2. From Euphoria to Shock: The $125,000 Peak and the 30% Drawdown
October 2025 was marked by euphoria. Bitcoin surged past $125,000, driven by strong ETF inflows, improving regulatory clarity, and renewed institutional interest. However, optimism proved fragile.
Just days after setting a new record, the broader financial market experienced a sharp and sudden sell-off. Risk assets across the board declined, and cryptocurrencies were no exception. Bitcoin retraced nearly 30%, eventually finding a local bottom around $80,000 in November.
This violent reversal disrupted what many believed to be a structurally sound bull market that began in 2023. Since then, analysts have been divided into two camps:
- Bullish view: The correction is a healthy reset within a larger cycle.

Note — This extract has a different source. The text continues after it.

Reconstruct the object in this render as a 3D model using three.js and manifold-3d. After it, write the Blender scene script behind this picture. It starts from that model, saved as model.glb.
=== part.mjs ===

- Bearish view: The post-halving rally has already peaked, and a prolonged downtrend may follow into 2026.
The answer may depend less on crypto-native narratives and more on global liquidity conditions.
3. Breaking the Trend: The 365-Day Moving Average Matters
Since November, Bitcoin has consistently traded below its 365-day moving average, a level widely regarded as a proxy for long-term trend health. This breakdown is significant because it marks the first sustained violation of the structural uptrend that began in 2023.

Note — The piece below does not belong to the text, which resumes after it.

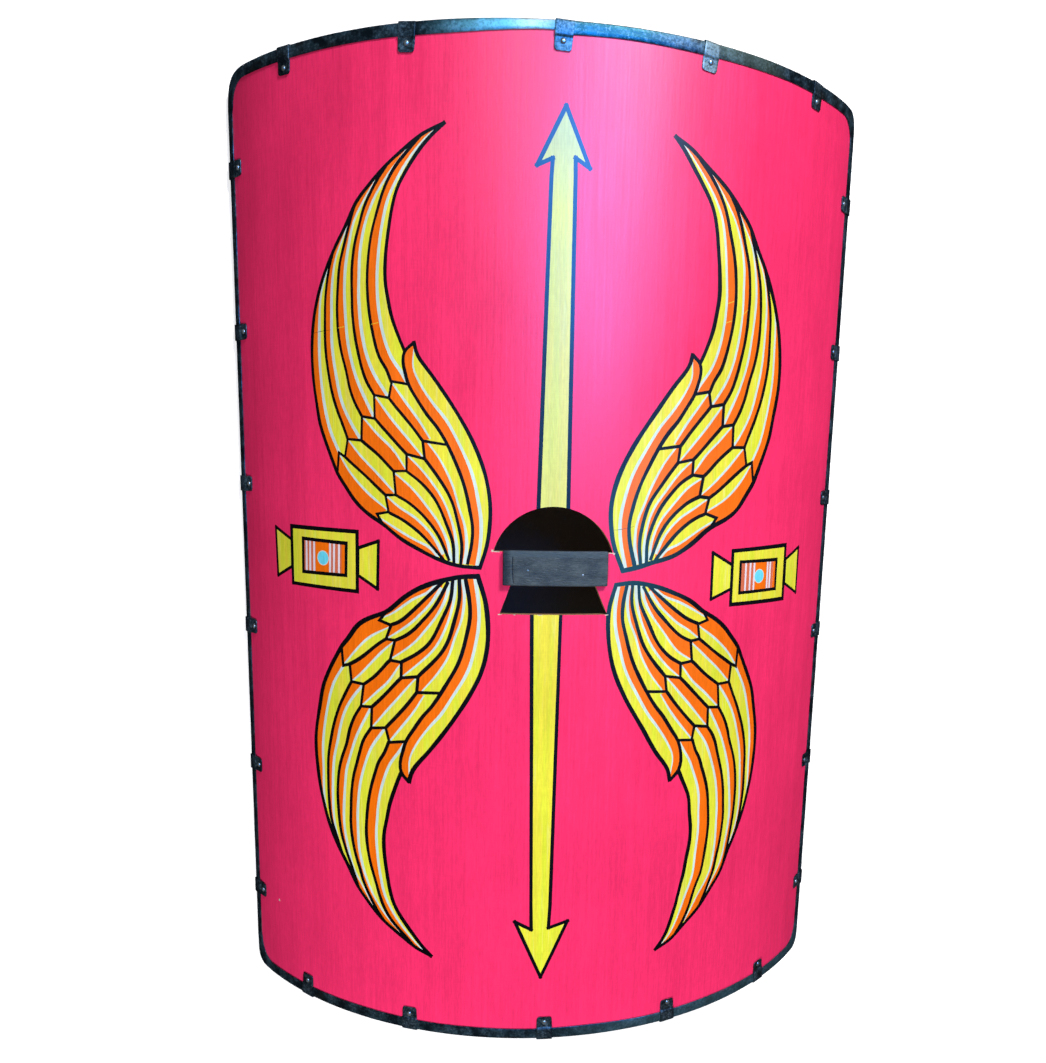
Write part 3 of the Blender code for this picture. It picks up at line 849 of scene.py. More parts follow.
# %% Paint
def make_paint():
    f = Finish("brushed_paint")
    u, v = f.parts[:2]
    teal_sheen_centre = (0.062, 0.02, board_half)
    paint = f.node("ShaderNodeAttribute", {"attribute_name": "paint"}, output="Fac")
    streaks = f.noise((420, 7, 0), 4, 0.6)
    threads = f.noise((800, 100, 0), 2, 0.5, shift=5)
    across = f.noise((60, 800, 0), 2, 0.5, shift=7)
    patches = f.noise((9, 6, 0), 4, 0.6, shift=11)
    brush = f.noise((150, 5, 0), 3, 0.6, shift=21)
    broad = f.noise((70, 2, 0), 3, 0.6, shift=12)
    dry = f.noise((330, 11, 0), 3, 0.6, shift=31)
    yellow = f.mix(f.span(brush, 0.38, 0.6), linear(226, 236, 56), linear(240, 230, 66))
    yellow = f.mix(f.span(dry, 0.56, 0.7, 0, 0.4), yellow, linear(234, 236, 160))
    # Painted reflection: the blue sheen is painted into the yellow of the upper arrow, partly along all of it
    # and fully near its head.
    painted_sheen_on_arrow = (f.span(v, 0.0, 0.02) * 0.45 + f.span(v, 0.36, 0.43) * 0.55) * (u > -0.05) * (u < 0.05)
    yellow = f.mix(painted_sheen_on_arrow, yellow, linear(191, 211, 155))
    # Painted reflection: the arrow's black line is painted blue from 0.22 m up, fully by 0.42 m, where the blue
    # sheen lies on it.
    painted_sheen_on_arrow_line = f.mix(f.span(v, 0.22, 0.42), linear(8, 4, 3), linear(0, 74, 142))
    # Painted reflection: the black lines within 0.1 m of the right-hand wing roots are painted teal for the
    # sheen that lies on them.
    root = f.node("ShaderNodeVectorMath", {"operation": "DISTANCE"}, {0: f.flat, 1: teal_sheen_centre}, "Value")
    black = f.mix(f.span(root, 0.02, 0.10, 0.85, 0.0), linear(8, 4, 3), linear(34, 80, 98))
    tones = {YELLOW: yellow, ORANGE: linear(252, 116, 2), PALE: linear(210, 232, 232), BLACK: black, ARROW_LINE_PAINTED_SHEEN: painted_sheen_on_arrow_line,
             SKY: linear(110, 222, 252), ROSE: linear(216, 112, 80), LILAC: linear(238, 226, 242),
             BARE: linear(216, 208, 196), CHALK: linear(186, 150, 160)}
    colour = linear(252, 50, 110)
    for number, tone in tones.items():
        same = f.node("ShaderNodeMath", {"operation": "COMPARE"}, {0: paint, 1: float(number), 2: 0.4})
        colour = f.mix(same, colour, tone)
    shade = f.span(streaks, 0.25, 0.75, 0.88, 1.05) * f.span(patches, 0.3, 0.7, 0.88, 1.05)
    shade = shade * f.span(broad, 0.3, 0.7, 0.93, 1.04)
    shade = shade * f.span(threads, 0.25, 0.75, 0.88, 1.06) * f.span(across, 0.25, 0.75, 0.97, 1.02)
    dark = f.node("ShaderNodeCombineColor", None, {0: shade, 1: shade, 2: shade})
    colour = f.mix(1.0, colour, dark, "MULTIPLY")
    height = streaks * 0.5 + threads * 0.5 + across * 0.2 + patches * 0.6
    rough = f.span(streaks + patches * 0.7, 0.5, 1.2, 0.34, 0.50)
    return f.finish({"Base Color": colour, "Roughness": rough, "Specular IOR Level": 0.35,
                     "Normal": f.bump(height, 0.22, 0.0006)})


board_mesh.materials.append(make_paint())
print("paint finish with", len(board_mesh.materials[0].node_tree.nodes), "nodes")

# %% [markdown]
# ## Plywood
# The back and the cut edges are bare. Plywood has long soft grain on its faces and shows its plies as bands
# on a cut edge. The flat layout gives both: noise that is stretched along the board for the grain, and the
# depth in the board for the bands, so no edge needs a texture of its own.

# %% Plywood
def make_plywood():
    f = Finish("plain_plywood")
    w = f.parts[2]
    grain = f.noise((260, 9, 30), 5, 0.6, warp=0.4)
    broad = f.noise((16, 1.6, 4), 3, 0.5, shift=3)
    face = f.mix(f.span(grain, 0.3, 0.7), linear(196, 160, 118), linear(168, 128, 88))
    face = f.mix(f.span(broad, 0.35, 0.7, 0.0, 0.5), face, linear(146, 106, 70))
    ply = f.node("ShaderNodeMath", {"operation": "PINGPONG"}, {0: w * 1000 + 3.5, 1: 1.4})
    ends = f.mix(f.span(f.noise((700, 700, 500), 3, 0.6), 0.3, 0.7), linear(120, 88, 60), linear(96, 68, 46))
    layer = (ply > 0.7) * (w > -0.0033) * (w < 0.0033)
    colour = f.mix(layer * 0.8, face, ends)
    return f.finish({"Base Color": colour, "Roughness": f.span(grain, 0.2, 0.8, 0.55, 0.75),
                     "Specular IOR Level": 0.3, "Normal": f.bump(grain, 0.3, 0.0006)})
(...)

Bitcoin price vs 365-day moving average

Historically, prolonged periods below long-term moving averages tend to coincide with:
- Reduced speculative leverage
- Lower on-chain activity
- A shift from momentum trading to accumulation
For long-term participants, this is often when fundamentals, yield mechanics, and real utility regain importance.
4. The Macro Lens: Federal Reserve Policy Takes Center Stage
At this stage of the cycle, Bitcoin is behaving less like a niche crypto asset and more like a high-beta macro instrument. The primary external driver is monetary policy, particularly decisions made by the Federal Reserve.

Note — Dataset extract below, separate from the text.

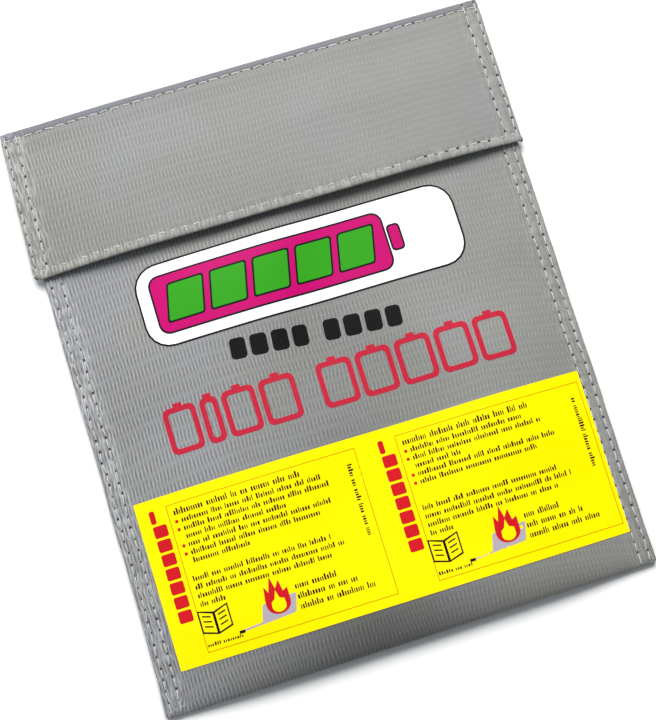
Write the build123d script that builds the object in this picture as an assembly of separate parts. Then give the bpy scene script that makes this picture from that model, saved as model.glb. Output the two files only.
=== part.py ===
"""Fire-resistant storage bag for model batteries, lying on its back with the flap closed.

Millimetres. X runs across the bag, +Y runs up the bag to the fold that the flap turns on, and
+Z points out of the front panel. The origin is on the floor, under the middle of the bag.
Each cloth piece is a thin solid that follows one height rule, so the layers stay stacked.
"""
import os

from build123d import *

# Overall sizes
bag_height = 216.0
body_width = 180.0
flap_overhang = 1.5
flap_drop = 55.7
flap_corner_radius = 4.0

# Cloth, strips and thread
shell_cloth = 0.5
lining_cloth = 0.4
strip_pile = 1.0
label_film = 0.15
thread = 0.25
thread_width = 0.6

# Clearances
layer_gap = 0.15
body_gap = 0.3
seam_inset = 7.4

# How full the pocket stands
seam_top = 3.3
pocket_rise = 8.0
mouth_drop = 4.2
crown_y = -20.0
back_sink = 1.0
back_edge_lift = 1.1
fold_roundness = 2.3

# Mouth, lining and hems
mouth_setback = 11.0
mouth_hem_width = 11.0
flap_hem_width = 7.0
back_lining_setback = 8.0

# Hook and loop closure
loop_end_inset = 20.0
loop_width = 20.0
hook_end_inset = 24.0
hook_width = 16.0
closure_from_flap_edge = 16.0

# Turning fold between the back panel and the flap
turn_depth = 2.6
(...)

Low interest rates historically favor risk assets, including equities and cryptocurrencies, by increasing liquidity and reducing the opportunity cost of holding non-yielding assets like Bitcoin.
In 2025, the Federal Reserve implemented three 25-basis-point rate cuts, raising hopes that a renewed easing cycle could reignite risk appetite. However, optimism was tempered during the December Federal Open Market Committee meeting, where Chair Jerome Powell delivered mixed guidance.
“There is no risk-free path for policy,” Powell stated, emphasizing uncertainty around inflation persistence and economic resilience.
5. Market Expectations: Why January Rate Cuts Look Unlikely
Interest rate futures markets provide a real-time glimpse into investor expectations. According to the CME Group FedWatch Tool, only 18.8% of market participants currently expect a rate cut at the January FOMC meeting.
This skepticism reflects broader concerns:
- Inflation remains sticky in certain sectors
- Labor markets are cooling, but not collapsing
- The Fed wants to avoid reigniting asset bubbles too quickly
As a result, Bitcoin traders are increasingly cautious, waiting for clearer signals before committing fresh capital.
6. What This Means for Crypto Investors Seeking New Opportunities
For readers interested in new crypto assets and next-generation revenue models, this environment may actually be constructive.
Historically, periods of price stagnation or mild drawdowns have coincided with:
- Growth in decentralized finance infrastructure
- Innovation in yield-bearing crypto instruments
- Expansion of real-world asset (RWA) tokenization
- Increased focus on compliance-ready blockchain services
Rather than chasing short-term price appreciation, sophisticated participants often shift toward cash-flow-generating strategies, such as:
- On-chain lending with conservative collateralization
- Stablecoin yield mechanisms
- Infrastructure tokens linked to actual network usage
7. Practical Blockchain Use Cases Gain Relevance
As speculative excess cools, practical blockchain applications regain center stage. These include:
- Cross-border payments and remittance rails
- Tokenized treasury management
- On-chain settlement for regulated financial institutions
- Non-custodial wallet infrastructure with transparent fee models
Bitcoin’s temporary weakness does not negate its role as the monetary anchor of the crypto ecosystem. Instead, it often encourages builders to focus on robustness, security, and regulatory alignment.
8. Looking Ahead: Recovery or Consolidation into 2026?
Whether Bitcoin manages to reclaim its yearly opening price in the final days of 2025 may ultimately matter less than what follows. Even if the year closes marginally negative, the broader structural picture remains intact:
- Supply issuance remains constrained post-halving
- Institutional custody and ETF infrastructure continues to expand
- Global demand for neutral, borderless assets persists
The key variable is liquidity. If monetary conditions ease further in 2026, Bitcoin’s current consolidation could serve as the foundation for the next expansion phase.
Conclusion: A Yearly Close Is a Signal—Not a Verdict
Bitcoin’s need for a 6.24% rally to end 2025 in positive territory has become a symbolic focal point for the market. While headlines may frame this as a make-or-break moment, experienced participants understand that annual closes are signals, not verdicts.
For investors and operators focused on long-term value creation, the current environment offers something arguably more valuable than price euphoria: time to build, accumulate, and design sustainable crypto-native business models.